If you’re having trouble hitting growth goals, it might be time to “plant” your marketing campaigns in bigger “pots.” 🌼 Let me tell you what I mean:
Today I was doing my watering.
I have to water every day now. And I like to do it in the morning because it’s getting hotter in Tennessee. And it’s really dry right now. So you have to water your potted plants anyway, but you have to water them every day now because they will die if you don’t.
I was watering these beautiful tropical flowers in these small wooden boxes and noticed they were still pretty small. They haven’t grown a whole lot since they were planted.
I have that plant in a different color (it’s the same plant in a different pot) elsewhere on the porch. It’s thriving. It’s getting a lot bigger and has more blooms.
I’ll show you what it looks like, here in a second, when I get up here.
But I couldn’t help but notice the difference in how they’ve grown even though they started out in relatively the same place.
I’ll show you what it looks like. You can see there are a lot more blooms on it.
I’m not a gardener by any means. I definitely don’t have a green thumb. I wouldn’t say that. I kill plants too easily.
But I know that potted plants will grow to a certain threshold – whatever their pot can support. Once they hit that threshold, if you want them to grow, you have to replant them and put them in
a bigger pot.
I couldn’t help but notice the connection to business.
Because it’s kind of the same thing, right?
Your business will grow up to a certain point. Once you hit that threshold, you have to upgrade something.
In marketing, often it’s your systems, your campaigns, those lead-gen and sales systems that you’re using. You have to optimize those systems and optimize the copy that you’re using to reach your ideal buyers.
So you can see higher conversion rates and fuel your business with more sales, more revenue and, you know, give it the fuel you need to grow.
Once you hit that threshold, if you don’t look at your systems, your copy, your messaging, your growth will often slow and could eventually even completely stagnate. I’ve seen it happen.
The good news is: Once you start to optimize…
You look at those systems and start to approach them more strategically. Meaning, you do a bunch of voice-of-customer research. You fine-tune the copy and reverse engineer purchase profile that’s based on your best customers. And then you build copy around that.

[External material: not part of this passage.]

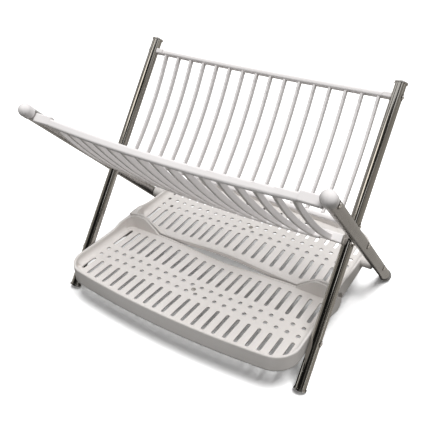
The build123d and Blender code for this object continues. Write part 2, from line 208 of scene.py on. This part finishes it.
def add_card(name, start, end, low, high, brightness):
    """Curved card that stands round the rack."""
    mesh = bpy.data.meshes.new(name)
    points = []
    for step in range(card_steps + 1):
        angle = radians(start + (end - start) * step / card_steps)
        for rise in (low, high):
            height = card_reach * sin(radians(rise)) + card_centre_height
            reach = card_reach * cos(radians(rise))
            points.append((reach * cos(angle), reach * sin(angle), height))
    faces = [(2 * i, 2 * i + 2, 2 * i + 3, 2 * i + 1) for i in range(card_steps)]
    mesh.from_pydata(points, [], faces)
    add_glow(name, mesh, brightness)


def add_flag(name, left, right, front, back, brightness):
    """Flat flag just above the floor, a painted reflection of the floor there."""
    mesh = bpy.data.meshes.new(name)
    places = ((left, front), (right, front), (right, back), (left, back))
    corners = [(x, y, flag_rise) for x, y in places]
    mesh.from_pydata(corners, [], [(0, 1, 2, 3)])
    add_glow(name, mesh, brightness)


def seen_directly(nodes, links):
    """One where a camera, glossy or transmission ray meets the surface, and zero elsewhere."""
    path = nodes.new("ShaderNodeLightPath")
    total = None
    for output in ("Is Camera Ray", "Is Glossy Ray", "Is Transmission Ray"):
        if total is None:
            total = path.outputs[output]
            continue
        larger = nodes.new("ShaderNodeMath")
        larger.operation = "MAXIMUM"
        links.new(total, larger.inputs[0])
        links.new(path.outputs[output], larger.inputs[1])
        total = larger.outputs[0]
    return total


def add_world():
    world = bpy.data.worlds.new("studio")
    world.use_nodes = True
    scene.world = world
    nodes, links = world.node_tree.nodes, world.node_tree.links
    nodes.clear()
    light = nodes.new("ShaderNodeBackground")
    light.inputs["Strength"].default_value = world_level
    white = nodes.new("ShaderNodeBackground")
    mix = nodes.new("ShaderNodeMixShader")
    out = nodes.new("ShaderNodeOutputWorld")
    light.inputs["Color"].default_value = (1, 1, 1, 1)
    white.inputs["Color"].default_value = (1, 1, 1, 1)
    links.new(seen_directly(nodes, links), mix.inputs[0])
    links.new(light.outputs[0], mix.inputs[1])
    links.new(white.outputs[0], mix.inputs[2])
    links.new(mix.outputs[0], out.inputs[0])


def add_floor():
    half = floor_size / 2
    mesh = bpy.data.meshes.new("floor")
    corners = [(-half, -half, 0), (half, -half, 0), (half, half, 0), (-half, half, 0)]
    mesh.from_pydata(corners, [], [(0, 1, 2, 3)])
    floor = bpy.data.objects.new("floor", mesh)
    scene.collection.objects.link(floor)
    material = bpy.data.materials.new("floor_white")
    material.use_nodes = True
    nodes, links = material.node_tree.nodes, material.node_tree.links
    nodes.clear()
    diffuse = nodes.new("ShaderNodeBsdfDiffuse")
    mix = nodes.new("ShaderNodeMix")
    mix.data_type = "RGBA"
    mix.inputs["A"].default_value = floor_bounce
    mix.inputs["B"].default_value = floor_white
    out = nodes.new("ShaderNodeOutputMaterial")
    links.new(seen_directly(nodes, links), mix.inputs["Factor"])
    links.new(mix.outputs["Result"], diffuse.inputs["Color"])
    links.new(diffuse.outputs[0], out.inputs[0])
    mesh.materials.append(material)


# Materials

class Finish:
    """Principled surface whose colour, roughness and bump vary with noise in object space."""

    def __init__(self, name, roughness, metallic=0.0):
        self.material = bpy.data.materials.new(name)
        self.material.use_nodes = True
        self.nodes = self.material.node_tree.nodes
        self.links = self.material.node_tree.links
        self.shader = self.nodes["Principled BSDF"]
        self.shader.inputs["Roughness"].default_value = roughness
        self.shader.inputs["Metallic"].default_value = metallic
        self.place = self.nodes.new("ShaderNodeTexCoord").outputs["Object"]
        self.edges = None

    def noise(self, scale, detail=3.0):
        texture = self.nodes.new("ShaderNodeTexNoise")
        texture.inputs["Scale"].default_value = scale
        texture.inputs["Detail"].default_value = detail
        self.links.new(self.place, texture.inputs["Vector"])
        return texture.outputs["Fac"]

    def blend(self, factor, stops, colours):
        """Colour that runs from one to the other between two values of the factor."""
        ramp = self.nodes.new("ShaderNodeValToRGB")
        for element, stop, colour in zip(ramp.color_ramp.elements, stops, colours):
            element.position = stop
            element.color = colour
        self.links.new(factor, ramp.inputs[0])
        self.links.new(ramp.outputs[0], self.shader.inputs["Base Color"])

    def wear(self, factor, roughness, shares):
        """Roughness that varies with the factor, between two shares of the given one."""
        spread = self.nodes.new("ShaderNodeMapRange")
        spread.inputs["To Min"].default_value = roughness * shares[0]
        spread.inputs["To Max"].default_value = roughness * shares[1]
        self.links.new(factor, spread.inputs["Value"])
        self.links.new(spread.outputs[0], self.shader.inputs["Roughness"])

    def soften_edges(self, radius):
        """Rounds the shading along the edges by the given radius."""
        self.edges = self.nodes.new("ShaderNodeBevel")
        self.edges.samples = edge_samples
        self.edges.inputs["Radius"].default_value = radius

    def bump(self, height, strength, distance):
        bump = self.nodes.new("ShaderNodeBump")
        if self.edges:
            self.links.new(self.edges.outputs[0], bump.inputs["Normal"])
        bump.inputs["Strength"].default_value = strength
        bump.inputs["Distance"].default_value = distance
        self.links.new(height, bump.inputs["Height"])
        self.links.new(bump.outputs[0], self.shader.inputs["Normal"])


def plastic(name, light, dark, roughness, edge_radius):
    """Moulded plastic with faint flow marks, a fine surface grain and soft edges."""
    finish = Finish(name, roughness)
    finish.soften_edges(edge_radius)
    finish.blend(finish.noise(flow_scale), flow_stops, (light, dark))
    finish.wear(finish.noise(polish_scale), roughness, polish_shares)
    finish.bump(finish.noise(grain_scale, grain_detail), grain_strength, grain_depth)
    return finish.material


def chrome(name, light, dark, roughness):
    """Bright metal with a faint surface grain and soft smudges."""
    finish = Finish(name, roughness, metallic=1.0)
    finish.blend(finish.noise(smudge_scale), smudge_stops, (light, dark))
    finish.wear(finish.noise(wear_scale), roughness, wear_shares)
    finish.bump(finish.noise(drawing_scale, drawing_detail), drawing_strength, drawing_depth)
    return finish.material


# Metals: two colours and roughness
metals = {
    "chrome_tube": ((0.48, 0.46, 0.43, 1), (0.43, 0.41, 0.375, 1), 0.09),
    "grey_tube": ((0.42, 0.405, 0.4, 1), (0.385, 0.37, 0.36, 1), 0.24),
    "dark_chrome_cap": ((0.6, 0.58, 0.56, 1), (0.5, 0.48, 0.46, 1), 0.18),
    "rivet_steel": ((0.85, 0.82, 0.79, 1), (0.75, 0.72, 0.69, 1), 0.12),
    # Near-black metal for the rings round the rivets: painted shade of the pressed dimples round
    # their heads
    "painted_dimple_shade": ((0.12, 0.105, 0.09, 1), (0.08, 0.07, 0.06, 1), 0.3),
}
# Plastics: two colours, roughness and radius of the softened edges
tray_colours = ((0.80, 0.765, 0.74, 1), (0.765, 0.73, 0.70, 1))
plastics = {
    "grey_plastic": ((0.33, 0.32, 0.31, 1), (0.29, 0.28, 0.27, 1), 0.35, 0.0008),
    "white_plastic": ((0.9, 0.87, 0.865, 1), (0.86, 0.83, 0.825, 1), 0.35, 0.0008),
    "tray_plastic": (*tray_colours, 0.38, 0.0003),
    "rim_plastic": (*tray_colours, 0.38, 0.003),
    "gate_ring": ((0.3, 0.28, 0.25, 1), (0.26, 0.24, 0.21, 1), 0.4, 0.0003),
}


def make_materials():
    made = {name: chrome(name, *values) for name, values in metals.items()}
    made.update({name: plastic(name, *values) for name, values in plastics.items()})
    return made


def dress_cad_nodes(materials):
    """Gives each carried-over node the material of its slot, and the trays' rims softer edges."""
    for part in frame["record"]["subparts"]:
        mesh = frame["nodes"][part["node"]].data
        mesh.materials.clear()
        rim = part["node"].endswith("_rim")
        mesh.materials.append(materials["rim_plastic" if rim else part["material_slot"]])


# Small pieces

def surface(name):
    """Ray tester on a carried-over node, whose mesh is already in place."""
    mesh = frame["nodes"][name].data
    corners = [vertex.co for vertex in mesh.vertices]
    return BVHTree.FromPolygons(corners, [face.vertices for face in mesh.polygons])


def smooth_mesh(name, work):
    """Mesh with smooth faces made from the work mesh, which is freed."""
    bmesh.ops.recalc_face_normals(work, faces=work.faces)
    mesh = bpy.data.meshes.new(name)
    work.to_mesh(mesh)
    work.free()
    for face in mesh.polygons:
        face.use_smooth = True
    return mesh


def rings_mesh(name, rings, closed):
    """Mesh through rings of points, each ring joined to the next, and the last to the first
    where the row of rings is closed."""
    work = bmesh.new()
    rows = [[work.verts.new(point) for point in ring] for ring in rings]
    pairs = list(zip(rows, rows[1:]))
    if closed:
        pairs.append((rows[-1], rows[0]))
    for row, after in pairs:
        for index in range(len(row)):
            beside = (index + 1) % len(row)
            work.faces.new((row[index], row[beside], after[beside], after[index]))
    return smooth_mesh(name, work)


def add_piece(name, mesh, body, material):
    piece = bpy.data.objects.new(name, mesh)
    scene.collection.objects.link(piece)
    mesh.materials.append(material)
    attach(piece, body)


def add_dimple_shade_ring(rivet, tube, body, side, sign, material):
    """Raised ring round a rivet's head, lying on the tube's curved outer face; its near-black
    material is painted shade of the pressed dimple there.
    """
    low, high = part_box(f"{rivet}_{side}")
    face = surface(f"{tube}_{side}")
    height = (low[2] + high[2]) / 2
    depth = (low[1] + high[1]) / 2
    middle = (collar_inner + collar_outer) / 2
    half = (collar_outer - collar_inner) / 2
    rings = []
    for step in range(collar_steps):
        angle = radians(360 * step / collar_steps)
        ring = []
        for turn in range(collar_rounds + 1):
            swing = radians(180 * turn / collar_rounds)
            radius = middle + half * cos(swing)
            y = depth + radius * cos(angle)
            z = height + radius * sin(angle)
            start = Vector((sign * (abs(high[0]) + abs(low[0])), y, z))
            ground = face.ray_cast(start, Vector((-sign, 0, 0)))[0]
            ring.append(Vector((ground.x + sign * collar_height * sin(swing), y, z)))
        ring[0].x -= sign * collar_sink
        ring[-1].x -= sign * collar_sink
        rings.append(ring)
    mesh = rings_mesh(f"{rivet}_collar_{side}", rings, True)
    add_piece(mesh.name, mesh, body, material)


def add_gate_mark(side, body, place, material):
    """Raised ring round a shallow dimple in the middle of a tray's deck."""
    deck = surface(side + "_tray_deck")
    level = deck.ray_cast(Vector((0, place, above_trays)), Vector((0, 0, -1)))[0].z
    profile = [(gate_radius, level - gate_sink)]
    profile += [(gate_radius * out, level + gate_ridge * rise) for out, rise in gate_shares]
    angles = [radians(360 * step / gate_steps) for step in range(gate_steps)]
    rings = []
    for radius, height in profile:
        rings.append([
            Vector((radius * cos(angle), place + radius * sin(angle), height)) for angle in angles
        ])
    mesh = rings_mesh(side + "_tray_gate_mark", rings, False)
    add_piece(mesh.name, mesh, body, material)


# Coves

def line_points(start, end):
    """Evenly spaced points from one place to another, the last one left off."""
    count = max(1, round((end - start).length / cove_spacing))
    return [start.lerp(end, step / count) for step in range(count)]


def wall_path():
    """Points along the inside of a tray's side, far and other side wall, about evenly spaced,
    with the direction to the wall at each. The far side is to -Y."""
    far_corner = far_reach - corner_bend - far_sag
    points = line_points(Vector((-wall_line, -side_start)), Vector((-wall_line, -far_corner)))
    middle = Vector((-wall_line + corner_bend, -far_corner))
    for step in range(corner_steps):
        angle = radians(180 + 90 * step / corner_steps)
        points.append(middle + corner_bend * Vector((cos(angle), sin(angle))))
    half = wall_line - corner_bend
    count = round(half / cove_spacing)
    for step in range(count + 1):
        x = -half + half * step / count
        sag = far_radius - (far_radius ** 2 - x ** 2) ** 0.5
        points.append(Vector((x, -far_reach + sag)))
    points += [Vector((-point.x, point.y)) for point in reversed(points[:-1])]
    path = []
    for index in range(1, len(points) - 1):
        along = (points[index + 1] - points[index - 1]).normalized()
        path.append((points[index], Vector((along.y, -along.x))))
    return path


def cove_ring(deck, wall, place, outward):
    """Cross-section of the cove at one place: an arc from deck to wall, then the corner behind.
    Nothing where there is no deck or no wall."""
    out = Vector((outward.x, outward.y, 0))
    above = Vector((place.x, place.y, above_trays)) - out * cove_inset
    found = deck.ray_cast(above + out * (cove_inset - cove_edge), Vector((0, 0, -1)))[0]
    if found is None:
        return None
    level = found.z
    probe = Vector((above.x, above.y, level + cove_probe))
    hit = wall.ray_cast(probe, out, cove_search)[0]
    if hit is None:
        return None
    corner = Vector((hit.x, hit.y, level))
    centre = corner - out * cove_radius + Vector((0, 0, cove_radius))
    ring = [corner - out * cove_radius - Vector((0, 0, cove_sink))]
    for step in range(cove_steps + 1):
        angle = radians(90 * step / cove_steps)
        along = cove_radius * sin(angle)
        drop = cove_radius * cos(angle)
        ring.append(centre + out * along - Vector((0, 0, drop)))
    ring.append(corner + out * cove_sink + Vector((0, 0, cove_radius)))
    ring.append(corner + out * cove_sink - Vector((0, 0, cove_sink)))
    return ring


def add_coves(side, body, flip, material):
    """Rounded corner between a tray's deck and its walls, as in one moulding."""
    deck = surface(side + "_tray_deck")
    wall = surface(side + "_tray_rim")
    work = bmesh.new()
    previous = None
    for place, outward in wall_path():
        place = Vector((place.x, place.y * flip))
        outward = Vector((outward.x, outward.y * flip))
        points = cove_ring(deck, wall, place, outward)
        if points is None:
            if previous:
                work.faces.new(previous)
            previous = None
            continue
        ring = [work.verts.new(point) for point in points]
        if previous is None:
            work.faces.new(reversed(ring))
        else:
            for index in range(len(ring)):
                after = (index + 1) % len(ring)
                work.faces.new((previous[index], previous[after], ring[after], ring[index]))
        previous = ring
    if previous:
        work.faces.new(previous)
    mesh = smooth_mesh(side + "_tray_coves", work)
    mesh.set_sharp_from_angle(angle=radians(smooth_angle))
    add_piece(mesh.name, mesh, body, material)


add_camera()
add_world()
add_floor()
add_sun()
for card in cards:
    add_card(*card)
for flag in flags:
    add_flag(*flag)
materials = make_materials()
dress_cad_nodes(materials)
add_coves("front", "front_tray", 1, materials["tray_plastic"])
add_coves("back", "back_tray", -1, materials["tray_plastic"])
for side, body, place in gate_places:
    add_gate_mark(side, body, place, materials["gate_ring"])
# Near-black rings round the rivet heads, painted shade of the dimples they sit in
for rivet, tube, body in rivet_nodes:
    add_dimple_shade_ring(rivet, tube, body, "left", -1, materials["painted_dimple_shade"])
    add_dimple_shade_ring(rivet, tube, body, "right", 1, materials["painted_dimple_shade"])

I have seen with my clients that we quickly double, triple, and even in some cases, we’ve septupled conversion rates in the first 30 days of testing.
So if you have the right foundation and if it’s truly your pot that’s slowing you down, not like your positioning or a lack of product-market fit or something like that…
If it’s truly your pot that’s slowing you down, doing that optimization work can have a tremendous impact on your growth.
So if you’re experiencing a growth ceiling right now and you’re starting to see that you’re having trouble hitting your growth goals, you want to look at your systems and your copy and do that optimization work and figuratively “put your business in a bigger pot” and give it room to grow.